Job:
Nothing in the records may be left out or altered; reproduce them all exactly.

>> Start

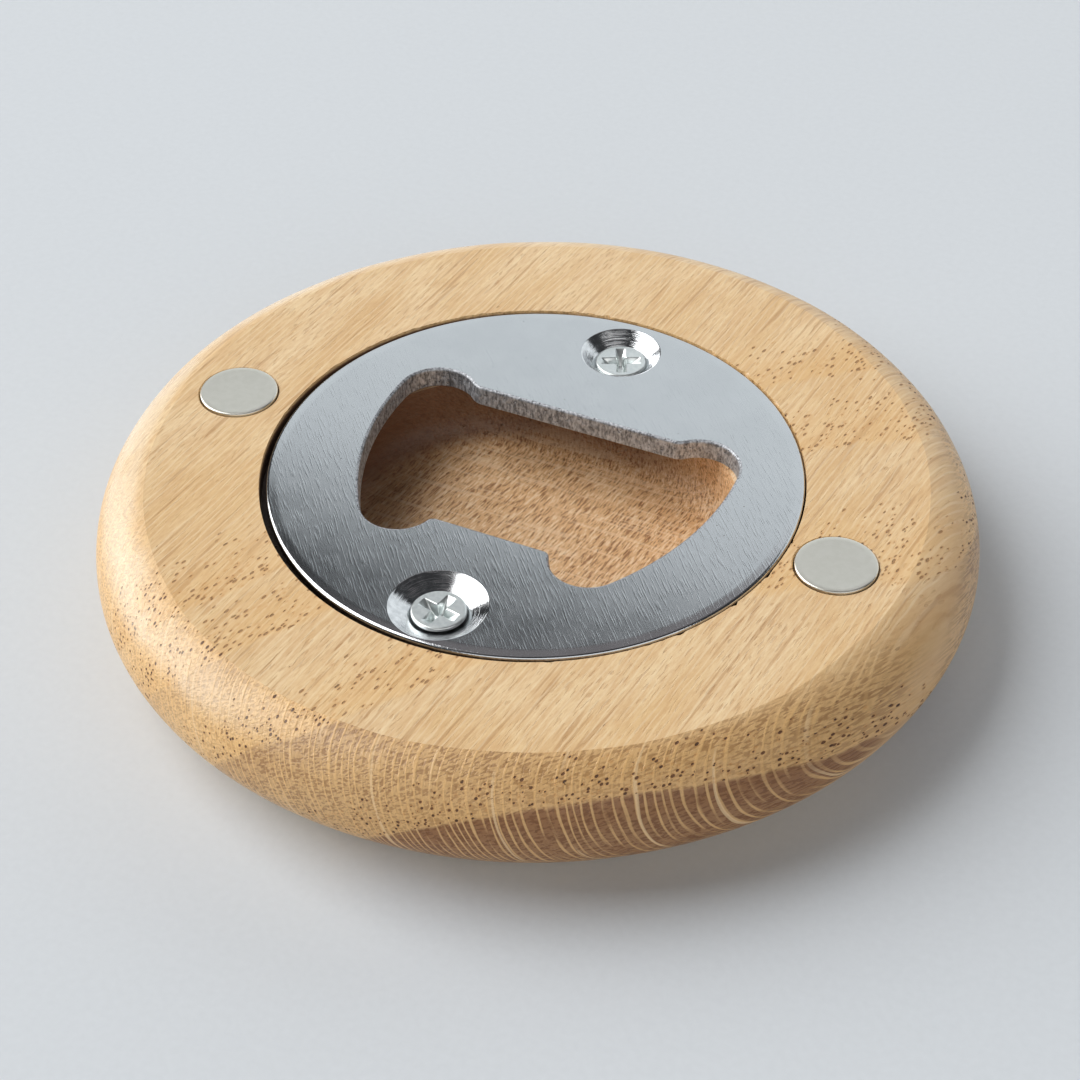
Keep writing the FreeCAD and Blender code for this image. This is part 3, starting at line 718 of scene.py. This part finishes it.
def make_wooden_body(material):
    wood = Solid()
    turns = [2 * math.pi * step / BODY_STEPS for step in range(BODY_STEPS)]
    edge = [wood.ring([sanded(radius, height, turn) for turn in turns]) for radius, height in edge_profile()]
    wood.skin(edge)
    wood.flat(edge[0])

    mouths = []
    for name in ("left_magnet", "right_magnet"):
        low, high, middle = node_box(name)
        radius = (high.x - low.x) / 2 + MAGNET_GAP
        bottom = node_box(name + "_glue")[0].z
        levels = [(radius + MOUTH_FLARE, TOP), (radius, TOP - MOUTH_DEPTH), (radius, bottom)]
        mouths.append(blind_hole(wood, (middle.x, middle.y), levels))

    rims = [(TOP, 1.0), (TOP - 0.08, 0.7), (TOP - 0.25, 0.3), (TOP - 0.6, 0.0), (SEAT_HEIGHT, 0.0)]
    seat = [wood.ring(chipped_seat(height, depth)) for height, depth in rims]
    wood.skin(seat)
    wood.flat(edge[-1], [seat[0], *mouths])

    pilots = []
    for name in ("upper_screw", "lower_screw"):
        middle = node_box(name)[2]
        sink_foot = SEAT_HEIGHT - (PILOT_SINK_RADIUS - PILOT_RADIUS)
        levels = [(PILOT_SINK_RADIUS, SEAT_HEIGHT), (PILOT_RADIUS, sink_foot), (PILOT_RADIUS, PILOT_FLOOR)]
        pilots.append(blind_hole(wood, (middle.x, middle.y), levels, PILOT_FLOOR - PILOT_POINT))

    wall = [(POCKET_RADIUS, SEAT_HEIGHT), (POCKET_RADIUS, SEAT_HEIGHT - 0.2)]
    fillet_middle = (POCKET_RADIUS - POCKET_FILLET, POCKET_FLOOR + POCKET_FILLET)
    wall += arc(fillet_middle, POCKET_FILLET, 0, -90, 10)
    pocket = [wood.ring(at_height(slot(radius), height)) for radius, height in wall]
    wood.skin(pocket)
    wood.flat(pocket[-1])
    wood.flat(seat[-1], [pocket[0], *pilots])
    return wood.finish("oak_disc", [material])


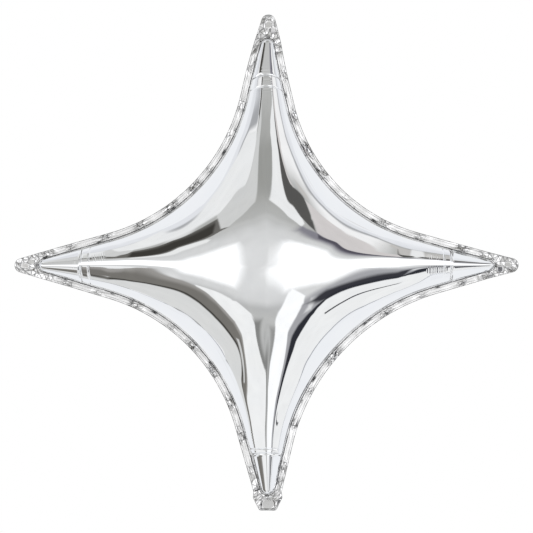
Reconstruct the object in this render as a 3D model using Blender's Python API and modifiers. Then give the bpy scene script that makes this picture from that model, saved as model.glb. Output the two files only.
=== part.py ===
"""Star foil balloon: two mirror-bright film panels welded round their edge and filled with gas.

The star stands upright in the XZ plane, its front faces -Y and +Z runs to the top tip.
The origin is the star's centre, in the plane of the weld. Sizes are metres.
"""
import math

import bmesh
import bpy
import numpy as np

# Outline of the filled star, seen from the front. Arms and sides are numbered anticlockwise from
# the right arm, and the upper right side follows that arm.
RIGHT, TOP, LEFT, BOTTOM = range(4)
TIP_REACH = 0.315                 # centre to the rounded end of a sealed tip
TAIL_REACH = 0.305                # centre to the blunt end of the filling tail
SEAL_WIDTH = 0.009                # heat-sealed border outside the weld line
ARM_SLOPES = (0.284, 0.235, 0.290, 0.262)   # straight outer part of a side, to its arm's axis
ROUND_SIDES = (
    # centre of the round side along the arm before it, along the arm after it, radius
    (0.2460, 0.2520, 0.2170),
    (0.2670, 0.2605, 0.2340),
    (0.2640, 0.2640, 0.2335),
    (0.2845, 0.2860, 0.2610),
)

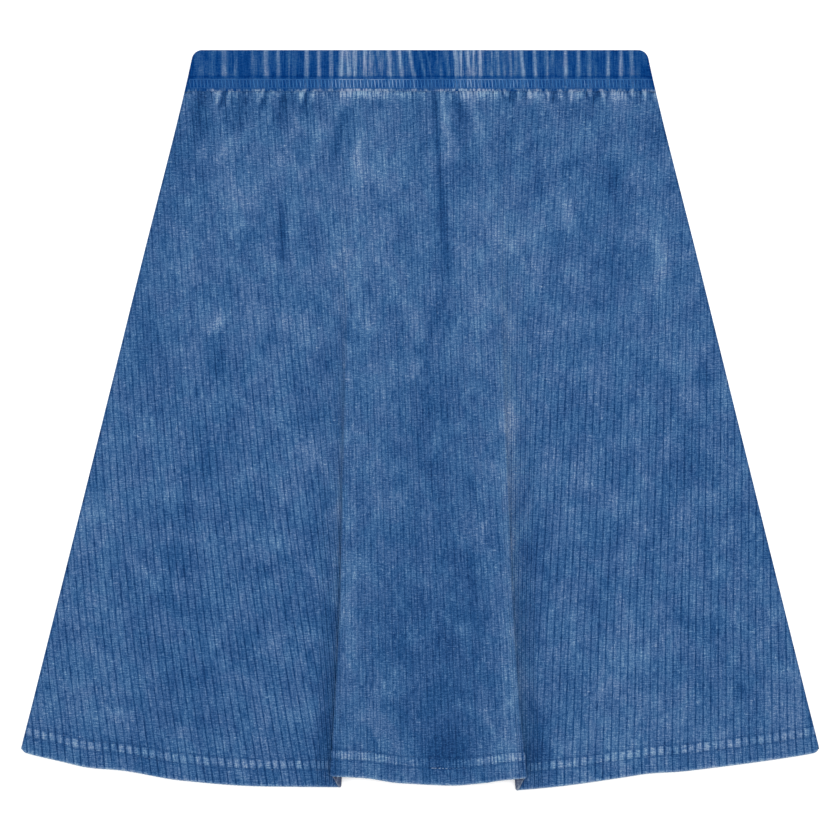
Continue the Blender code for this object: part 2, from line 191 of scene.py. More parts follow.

>> End

Correct answer:
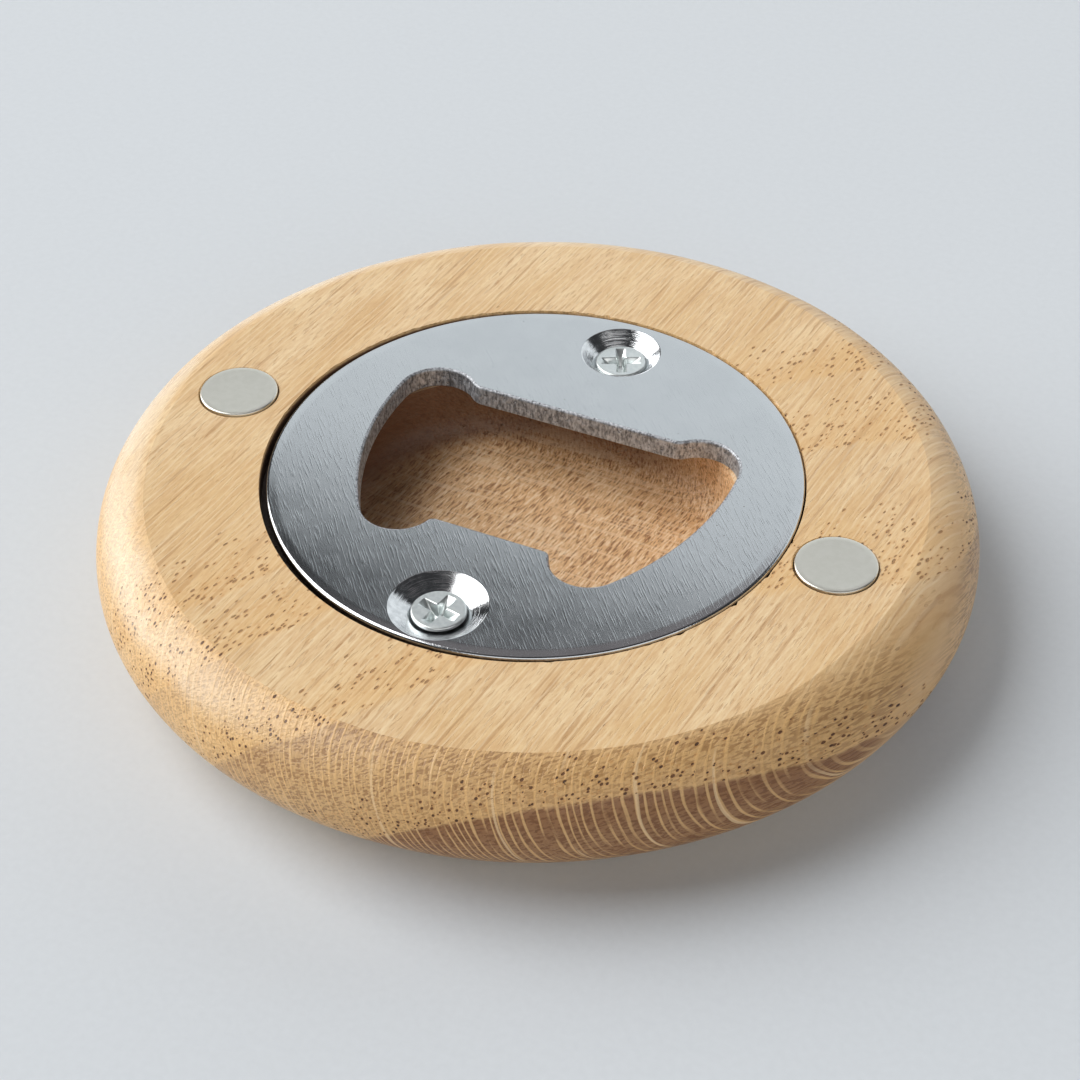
Keep writing the FreeCAD and Blender code for this image. This is part 3, starting at line 718 of scene.py. This part finishes it.
def make_wooden_body(material):
    wood = Solid()
    turns = [2 * math.pi * step / BODY_STEPS for step in range(BODY_STEPS)]
    edge = [wood.ring([sanded(radius, height, turn) for turn in turns]) for radius, height in edge_profile()]
    wood.skin(edge)
    wood.flat(edge[0])

    mouths = []
    for name in ("left_magnet", "right_magnet"):
        low, high, middle = node_box(name)
        radius = (high.x - low.x) / 2 + MAGNET_GAP
        bottom = node_box(name + "_glue")[0].z
        levels = [(radius + MOUTH_FLARE, TOP), (radius, TOP - MOUTH_DEPTH), (radius, bottom)]
        mouths.append(blind_hole(wood, (middle.x, middle.y), levels))

    rims = [(TOP, 1.0), (TOP - 0.08, 0.7), (TOP - 0.25, 0.3), (TOP - 0.6, 0.0), (SEAT_HEIGHT, 0.0)]
    seat = [wood.ring(chipped_seat(height, depth)) for height, depth in rims]
    wood.skin(seat)
    wood.flat(edge[-1], [seat[0], *mouths])

    pilots = []
    for name in ("upper_screw", "lower_screw"):
        middle = node_box(name)[2]
        sink_foot = SEAT_HEIGHT - (PILOT_SINK_RADIUS - PILOT_RADIUS)
        levels = [(PILOT_SINK_RADIUS, SEAT_HEIGHT), (PILOT_RADIUS, sink_foot), (PILOT_RADIUS, PILOT_FLOOR)]
        pilots.append(blind_hole(wood, (middle.x, middle.y), levels, PILOT_FLOOR - PILOT_POINT))

    wall = [(POCKET_RADIUS, SEAT_HEIGHT), (POCKET_RADIUS, SEAT_HEIGHT - 0.2)]
    fillet_middle = (POCKET_RADIUS - POCKET_FILLET, POCKET_FLOOR + POCKET_FILLET)
    wall += arc(fillet_middle, POCKET_FILLET, 0, -90, 10)
    pocket = [wood.ring(at_height(slot(radius), height)) for radius, height in wall]
    wood.skin(pocket)
    wood.flat(pocket[-1])
    wood.flat(seat[-1], [pocket[0], *pilots])
    return wood.finish("oak_disc", [material])


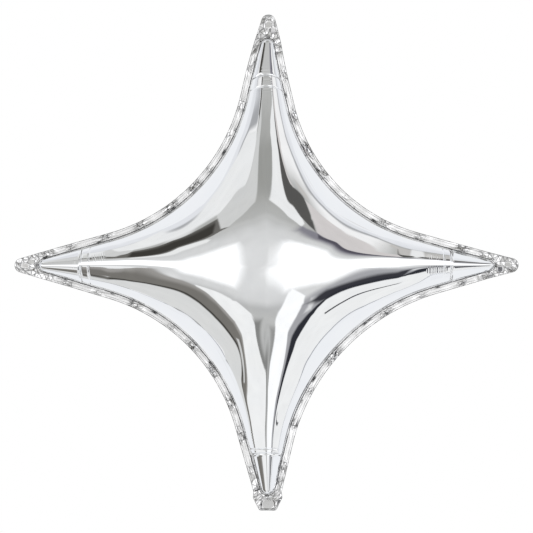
Reconstruct the object in this render as a 3D model using Blender's Python API and modifiers. Then give the bpy scene script that makes this picture from that model, saved as model.glb. Output the two files only.
=== part.py ===
"""Star foil balloon: two mirror-bright film panels welded round their edge and filled with gas.

The star stands upright in the XZ plane, its front faces -Y and +Z runs to the top tip.
The origin is the star's centre, in the plane of the weld. Sizes are metres.
"""
import math

import bmesh
import bpy
import numpy as np

# Outline of the filled star, seen from the front. Arms and sides are numbered anticlockwise from
# the right arm, and the upper right side follows that arm.
RIGHT, TOP, LEFT, BOTTOM = range(4)
TIP_REACH = 0.315                 # centre to the rounded end of a sealed tip
TAIL_REACH = 0.305                # centre to the blunt end of the filling tail
SEAL_WIDTH = 0.009                # heat-sealed border outside the weld line
ARM_SLOPES = (0.284, 0.235, 0.290, 0.262)   # straight outer part of a side, to its arm's axis
ROUND_SIDES = (
    # centre of the round side along the arm before it, along the arm after it, radius
    (0.2460, 0.2520, 0.2170),
    (0.2670, 0.2605, 0.2340),
    (0.2640, 0.2640, 0.2335),
    (0.2845, 0.2860, 0.2610),
)

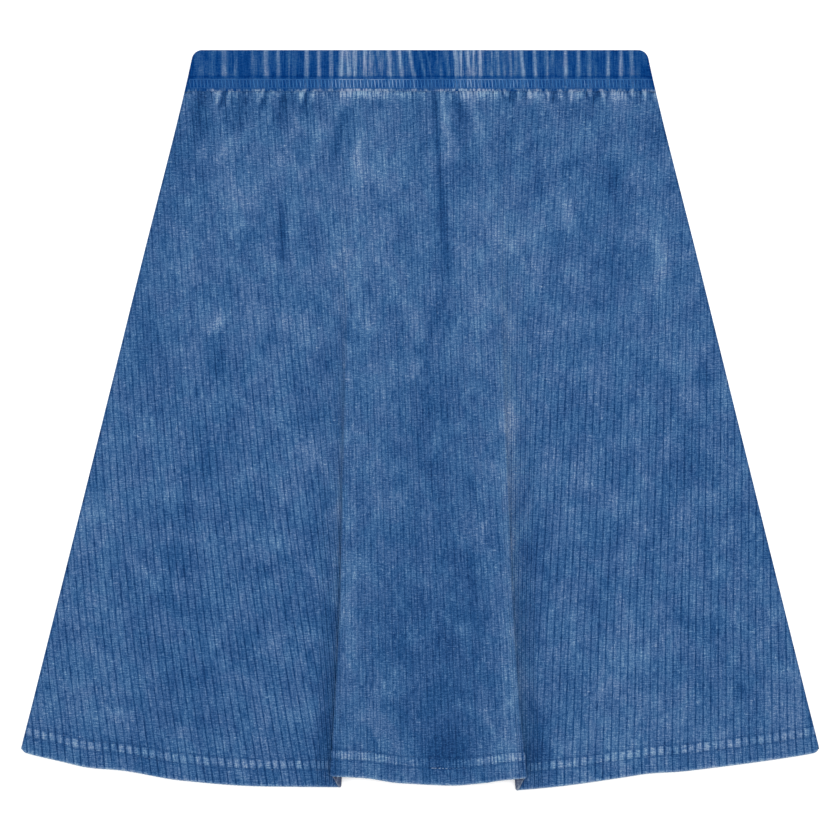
Continue the Blender code for this object: part 2, from line 191 of scene.py. More parts follow.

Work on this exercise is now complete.